● **Dataset rows**
== == ==

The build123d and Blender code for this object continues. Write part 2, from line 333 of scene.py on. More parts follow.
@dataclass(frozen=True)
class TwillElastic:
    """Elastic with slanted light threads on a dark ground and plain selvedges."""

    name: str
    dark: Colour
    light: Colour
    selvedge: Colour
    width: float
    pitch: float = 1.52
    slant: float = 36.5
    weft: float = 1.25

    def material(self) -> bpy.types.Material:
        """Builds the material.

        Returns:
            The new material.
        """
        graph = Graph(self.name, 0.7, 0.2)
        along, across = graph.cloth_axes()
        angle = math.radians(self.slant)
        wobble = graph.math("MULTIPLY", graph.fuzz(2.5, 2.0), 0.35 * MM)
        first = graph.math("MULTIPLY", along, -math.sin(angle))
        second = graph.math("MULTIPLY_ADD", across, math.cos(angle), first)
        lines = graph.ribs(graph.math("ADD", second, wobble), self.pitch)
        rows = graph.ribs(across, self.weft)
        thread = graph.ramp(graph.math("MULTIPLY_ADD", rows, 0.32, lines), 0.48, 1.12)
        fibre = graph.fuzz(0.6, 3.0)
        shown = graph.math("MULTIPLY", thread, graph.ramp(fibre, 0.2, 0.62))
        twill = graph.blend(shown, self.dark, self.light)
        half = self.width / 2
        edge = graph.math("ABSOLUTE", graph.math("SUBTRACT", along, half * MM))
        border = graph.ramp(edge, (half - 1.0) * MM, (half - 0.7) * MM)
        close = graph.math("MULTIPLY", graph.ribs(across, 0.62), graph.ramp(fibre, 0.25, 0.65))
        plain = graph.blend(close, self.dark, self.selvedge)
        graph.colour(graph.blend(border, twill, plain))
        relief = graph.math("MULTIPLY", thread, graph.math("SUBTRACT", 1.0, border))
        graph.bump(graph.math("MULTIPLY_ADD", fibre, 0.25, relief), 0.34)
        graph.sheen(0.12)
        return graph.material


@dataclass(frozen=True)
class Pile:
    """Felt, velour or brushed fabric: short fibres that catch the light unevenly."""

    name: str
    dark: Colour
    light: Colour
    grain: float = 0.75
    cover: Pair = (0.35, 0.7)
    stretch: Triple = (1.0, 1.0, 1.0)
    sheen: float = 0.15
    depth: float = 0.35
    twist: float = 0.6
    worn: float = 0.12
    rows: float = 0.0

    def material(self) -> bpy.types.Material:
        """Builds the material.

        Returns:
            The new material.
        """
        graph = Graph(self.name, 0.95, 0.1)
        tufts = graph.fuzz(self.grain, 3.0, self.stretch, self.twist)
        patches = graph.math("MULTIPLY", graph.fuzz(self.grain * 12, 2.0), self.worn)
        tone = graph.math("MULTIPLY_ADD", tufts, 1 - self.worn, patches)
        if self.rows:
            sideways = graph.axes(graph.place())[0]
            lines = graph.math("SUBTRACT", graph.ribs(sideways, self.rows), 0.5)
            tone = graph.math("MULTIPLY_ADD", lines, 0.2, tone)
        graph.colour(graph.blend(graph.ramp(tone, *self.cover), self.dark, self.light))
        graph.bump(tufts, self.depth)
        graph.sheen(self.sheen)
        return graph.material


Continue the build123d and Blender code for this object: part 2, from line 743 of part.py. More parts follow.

== == ==

● **Instructions for the task**
Copy down the whole of the data above, matching it exactly.

● **Correct result**
The build123d and Blender code for this object continues. Write part 2, from line 333 of scene.py on. More parts follow.
@dataclass(frozen=True)
class TwillElastic:
    """Elastic with slanted light threads on a dark ground and plain selvedges."""

    name: str
    dark: Colour
    light: Colour
    selvedge: Colour
    width: float
    pitch: float = 1.52
    slant: float = 36.5
    weft: float = 1.25

    def material(self) -> bpy.types.Material:
        """Builds the material.

        Returns:
            The new material.
        """
        graph = Graph(self.name, 0.7, 0.2)
        along, across = graph.cloth_axes()
        angle = math.radians(self.slant)
        wobble = graph.math("MULTIPLY", graph.fuzz(2.5, 2.0), 0.35 * MM)
        first = graph.math("MULTIPLY", along, -math.sin(angle))
        second = graph.math("MULTIPLY_ADD", across, math.cos(angle), first)
        lines = graph.ribs(graph.math("ADD", second, wobble), self.pitch)
        rows = graph.ribs(across, self.weft)
        thread = graph.ramp(graph.math("MULTIPLY_ADD", rows, 0.32, lines), 0.48, 1.12)
        fibre = graph.fuzz(0.6, 3.0)
        shown = graph.math("MULTIPLY", thread, graph.ramp(fibre, 0.2, 0.62))
        twill = graph.blend(shown, self.dark, self.light)
        half = self.width / 2
        edge = graph.math("ABSOLUTE", graph.math("SUBTRACT", along, half * MM))
        border = graph.ramp(edge, (half - 1.0) * MM, (half - 0.7) * MM)
        close = graph.math("MULTIPLY", graph.ribs(across, 0.62), graph.ramp(fibre, 0.25, 0.65))
        plain = graph.blend(close, self.dark, self.selvedge)
        graph.colour(graph.blend(border, twill, plain))
        relief = graph.math("MULTIPLY", thread, graph.math("SUBTRACT", 1.0, border))
        graph.bump(graph.math("MULTIPLY_ADD", fibre, 0.25, relief), 0.34)
        graph.sheen(0.12)
        return graph.material


@dataclass(frozen=True)
class Pile:
    """Felt, velour or brushed fabric: short fibres that catch the light unevenly."""

    name: str
    dark: Colour
    light: Colour
    grain: float = 0.75
    cover: Pair = (0.35, 0.7)
    stretch: Triple = (1.0, 1.0, 1.0)
    sheen: float = 0.15
    depth: float = 0.35
    twist: float = 0.6
    worn: float = 0.12
    rows: float = 0.0

    def material(self) -> bpy.types.Material:
        """Builds the material.

        Returns:
            The new material.
        """
        graph = Graph(self.name, 0.95, 0.1)
        tufts = graph.fuzz(self.grain, 3.0, self.stretch, self.twist)
        patches = graph.math("MULTIPLY", graph.fuzz(self.grain * 12, 2.0), self.worn)
        tone = graph.math("MULTIPLY_ADD", tufts, 1 - self.worn, patches)
        if self.rows:
            sideways = graph.axes(graph.place())[0]
            lines = graph.math("SUBTRACT", graph.ribs(sideways, self.rows), 0.5)
            tone = graph.math("MULTIPLY_ADD", lines, 0.2, tone)
        graph.colour(graph.blend(graph.ramp(tone, *self.cover), self.dark, self.light))
        graph.bump(tufts, self.depth)
        graph.sheen(self.sheen)
        return graph.material


Continue the build123d and Blender code for this object: part 2, from line 743 of part.py. More parts follow.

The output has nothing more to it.